As yet there’s no proof of Church’s Thesis, but it’s universally accepted that it’s true. In general “computable” is taken to mean “computable by some TM”.
If you’re curious about the existence of uncomputable functions, please see the optional video at the end of this lecture.
Okay, we’ve decided that Turing Machines can model any realizable computation. In other words for every computation we want to perform, there’s a (different) Turing Machine that will do the job. But how does this help us design a general-purpose computer? Or are there some computations that will require a special-purpose machine no matter what?
What we’d like to find is a universal function U: it would take two arguments, k and j, and then compute the result of running $T_k$ on input j. Is U computable, i.e., is there a universal Turing Machine $T_U$? If so, then instead of many ad-hoc TMs, we could just use $T_U$ to compute the results for any computable function.
Surprise! U is computable and $T_U$ exists. If fact there are infinitely many universal TMs, some quite simple - the smallest known universal TM has 4 states uses 6 tape symbols. A universal machine is capable of performing any computation that can be performed by any TM!
What’s going on here? k encodes a “program” - a description of some arbitrary TM that performs a particular computation. j encodes the input data on which to perform that computation. $T_U$ “interprets” the program, emulating the steps $T_k$ will take to process the input and write out the answer. The notion of interpreting a coded representation of a computation is a key idea and forms the basis for our stored program computer.
The Universal Turing Machine is the paradigm for modern general-purpose computers. Given an ISA we want to know if it’s equivalent to a universal Turing Machine. If so, it can emulate every other TM and hence compute any computable function.
How do we show our computer is Turing Universal? Simply demonstrate that it can emulate some known Universal Turing Machine. The finite memory on actual computers will mean we can only emulate UTM operations on inputs up to a certain size, but within this limitation we can show our computer can perform any computation that fits into memory.
As it turns out this is not a high bar: so long as the ISA has conditional branches and some simple arithmetic, it will be Turing Universal.
This notion of encoding a program in a way that allows it to be data to some other program is a key idea in computer science.
We often translate a program Px written to run on some abstract high-level machine (eg, a program in C or Java) into, say, an assembly language program Py that can be interpreted by our CPU. This translation is called compilation.
Much of software engineering is based on the idea of taking a program and using it as as component in some larger program.
Given a strategy for compiling programs, that opens the door to designing new programming languages that let us express our desired computation using data structures and operations particularly suited to the task at hand.
So what have learned from the mathematicians’ work on models of computation? Well, it’s nice to know that the computing engine we’re planning to build will be able to perform any computation that can be performed on any realizable machine. And the development of the universal Turing Machine model paved the way for modern stored-program computers. The bottom line: we’re good to go with the Beta ISA!

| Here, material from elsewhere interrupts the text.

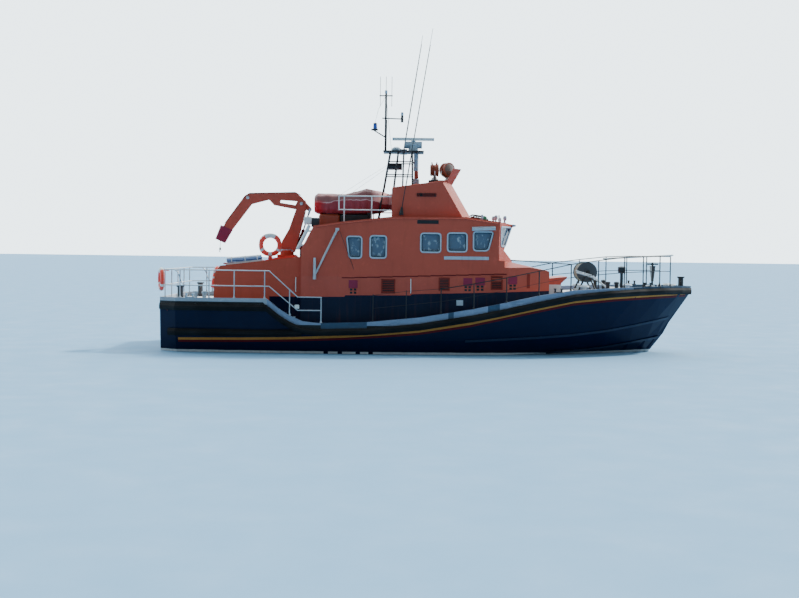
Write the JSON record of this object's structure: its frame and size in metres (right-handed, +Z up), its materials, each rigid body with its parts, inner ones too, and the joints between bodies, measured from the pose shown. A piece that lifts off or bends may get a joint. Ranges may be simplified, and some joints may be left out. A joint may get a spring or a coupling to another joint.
{
  "type": "all-weather offshore lifeboat",
  "caption": "Keeled motor lifeboat with a hollow wheelhouse, upper steering position, stores crane, covered inflatable, lattice mast, tunnel propellers and twin rudders.",
  "frame": {"origin": "amidships on the centreline at the waterline", "axes": "+X to the bow, +Y to port, +Z up"},
  "size_m": [17.4649, 5.82, 12.081],
  "materials": {
    "hull_paint": "gloss marine paint, salt marked",
    "house_paint": "satin orange marine paint",
    "band_paint": "satin light grey paint, scuffed",
    "deck_paint": "non-slip deck paint",
    "white_paint": "gloss white paint",
    "rubber": "matt black rubber",
    "glass": "tinted safety glass",
    "dark_trim": "dark moulded trim",
    "dark_metal": "black painted steel",
    "rail_metal": "brushed grey alloy",
    "bronze": "cast bronze, dulled",
    "lamp_paint": "brownish orange paint",
    "cover_fabric": "coated red cover cloth",
    "buoy_plastic": "orange buoy plastic with white bands"
  },
  "bodies": {
    "hull": {"hull": "hull_paint", "deck": "deck_paint", "gunwale": "band_paint", "fender_port": "rubber", "fender_starboard": "rubber", "keel": "hull_paint", "shaft_bracket_port": "bronze", "shaft_bracket_starboard": "bronze", "deckhouse": "house_paint", "wheelhouse_roof": "house_paint", "wheelhouse_floor": "dark_trim", "side_glazing_port": "glass", "side_glazing_starboard": "glass", "windscreen": "glass", "helm_console": "dark_trim", "crew_seats": "dark_trim", "upper_steering_house": "house_paint", "upper_helm": "dark_trim", "spray_deflector": "house_paint", "searchlight_starboard": "lamp_paint", "searchlight_port": "lamp_paint", "aft_casing": "house_paint", "foredeck_locker": "house_paint", "inflatable_boat": "cover_fabric", "inflatable_cradle": "dark_metal", "roof_rail_port": "white_paint", "roof_rail_starboard": "white_paint", "mast_frame": "dark_metal", "radar_motor": "band_paint", "whip_antenna_port": "dark_metal", "whip_antenna_starboard": "dark_metal", "stern_rail_port": "rail_metal", "stern_rail_starboard": "rail_metal", "bow_rail_port": "dark_metal", "bow_rail_starboard": "dark_metal", "reel_frame": "dark_metal", "anchor": "dark_metal", "bollard_bow": "dark_metal", "bollard_quarter_port": "dark_metal", "bollard_quarter_starboard": "dark_metal", "lifebuoy_casing": "buoy_plastic", "lifebuoy_stern": "buoy_plastic", "horseshoe_buoy": "buoy_plastic", "rolled_net": "rail_metal", "recovery_pole": "rail_metal", "transom_ladder": "rail_metal"},
    "propeller_port": {"propeller_port": "bronze"},
    "propeller_starboard": {"propeller_starboard": "bronze"},
    "rudder_port": {"rudder_port": "bronze"},
    "rudder_starboard": {"rudder_starboard": "bronze"},
    "roof_hatch": {"roof_hatch": "dark_trim"},
    "cabin_door": {"cabin_door": "house_paint"},
    "foredeck_hatch": {"foredeck_hatch": "white_paint"},
    "radar_scanner": {"radar_scanner": "white_paint"},
    "crane_column": {"crane_column": "house_paint"},
    "crane_boom": {"crane_boom": "house_paint"},
    "crane_ram_barrel": {"crane_ram_barrel": "rail_metal"},
    "crane_ram_rod": {"crane_ram_rod": "rail_metal"},
    "reel_drum": {"reel_drum": "dark_metal"}
  },
  "joints": [
    {"name": "propeller_port_spin", "type": "hinge", "parent": "hull", "child": "propeller_port", "pos_m": [-7.2, 1.1, -0.95], "axis": [0.9911, 0, 0.1334], "continuous": true},
    {"name": "propeller_starboard_spin", "type": "hinge", "parent": "hull", "child": "propeller_starboard", "pos_m": [-7.2, -1.1, -0.95], "axis": [0.9911, 0, 0.1334], "continuous": true},
    {"name": "rudder_port_steer", "type": "hinge", "parent": "hull", "child": "rudder_port", "pos_m": [-7.96, 1.1, -0.9], "axis": [0, 0, 1], "range_deg": [-35, 35]},
    {"name": "rudder_starboard_steer", "type": "hinge", "parent": "hull", "child": "rudder_starboard", "pos_m": [-7.96, -1.1, -0.9], "axis": [0, 0, 1], "range_deg": [-35, 35]},
    {"name": "cabin_door_swing", "type": "hinge", "parent": "hull", "child": "cabin_door", "pos_m": [-4.212, 1.607, 2.46], "axis": [0, 0, 1], "range_deg": [-100, 0]},
    {"name": "roof_hatch_lift", "type": "hinge", "parent": "hull", "child": "roof_hatch", "pos_m": [1.28, 0, 4.36], "axis": [0, 1, 0], "range_deg": [-100, 0]},
    {"name": "foredeck_hatch_lift", "type": "hinge", "parent": "hull", "child": "foredeck_hatch", "pos_m": [6.455, 0, 2.09], "axis": [0, 1, 0], "range_deg": [0, 100]},
    {"name": "radar_scanner_spin", "type": "hinge", "parent": "hull", "child": "radar_scanner", "pos_m": [-0.68, 0, 6.93], "axis": [0, 0, 1], "continuous": true},
    {"name": "towing_reel_spin", "type": "hinge", "parent": "hull", "child": "reel_drum", "pos_m": [5.09, 0, 2.61], "axis": [0, 1, 0], "continuous": true},
    {"name": "crane_slew", "type": "hinge", "parent": "hull", "child": "crane_column", "pos_m": [-4.83, 0, 3.14], "axis": [0, 0, 1], "range_deg": [-95, 95]},
    {"name": "crane_luff", "type": "hinge", "parent": "crane_column", "child": "crane_boom", "pos_m": [-4.35, 0, 4.75], "axis": [0, 1, 0], "range_deg": [0, 40]},
    {"name": "crane_ram_swing", "type": "hinge", "parent": "crane_column", "child": "crane_ram_barrel", "pos_m": [-4.47, 0, 3.3], "axis": [0, 1, 0], "range_deg": [-12, 1]},
    {"name": "crane_ram_slide", "type": "slide", "parent": "crane_ram_barrel", "child": "crane_ram_rod", "axis": [0.2957, 0, 0.9553], "range_m": [-0.2, 0.005]}
  ],
  "couplings": [
    {"joint": "rudder_starboard_steer", "follows": "rudder_port_steer", "ratio": 1},
    {"joint": "crane_ram_swing", "follows": "crane_luff", "ratio": -0.158},
    {"joint": "crane_ram_slide", "follows": "crane_luff", "m_per_rad": -0.26}
  ]
}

We’ve discussed computable functions. Are there uncomputable functions?
Yes, there are well-defined discrete functions that cannot be computed by any TM, i.e., no algorithm can compute f(x) for arbitrary finite x in a finite number of steps. It’s not that we don’t know the algorithm, we can actually prove that no algorithm exists. So the finite memory limitations of FSMs wasn’t the only barrier as to whether we can solve a problem.
The most famous uncomputable function is the so-called Halting function. When TMs undertake a computation there two possible outcomes. Either the TM writes an answer onto the tape and halts, or the TM loops forever. The Halting function tells which outcome we’ll get: given two integer arguments k and j, the Halting function determines if the kth TM halts when given a tape containing j as the input.
Let’s quickly sketch an argument as to why the Halting function is not computable. Well, suppose it was computable, then it would be equivalent to some TM, say $T_H$.
So we can use $T_H$ to build another TM, $T_N$ (the “N” stands for nasty!) that processes its single argument and either LOOPs or HALTs. $T_N[X]$ is designed to loop if TM X given input X halts. And vice versa: $T_N[X]$ halts if TM X given input X loops. The idea is that $T_N[X]$ does the opposite of whatever $T_X[X]$ does. $T_N$ is easy to implement assuming that we have $T_H$ to answer the “halts or loops” question.
Now consider what happens if we give N as the argument to $T_N$. From the definition of $T_N$, $T_N[N]$ will LOOP if the halting function tells us that $T_N[N]$ halts. And $T_N[N]$ will HALT if the halting function tells us that $T_N[N]$ loops. Obviously $T_N[N]$ can’t both LOOP and HALT at the same time! So if the Halting function is computable and $T_H$ exists, we arrive at this impossible behavior for $T_N[N]$. This tells us that $T_H$ cannot exist and hence that the Halting function is not computable.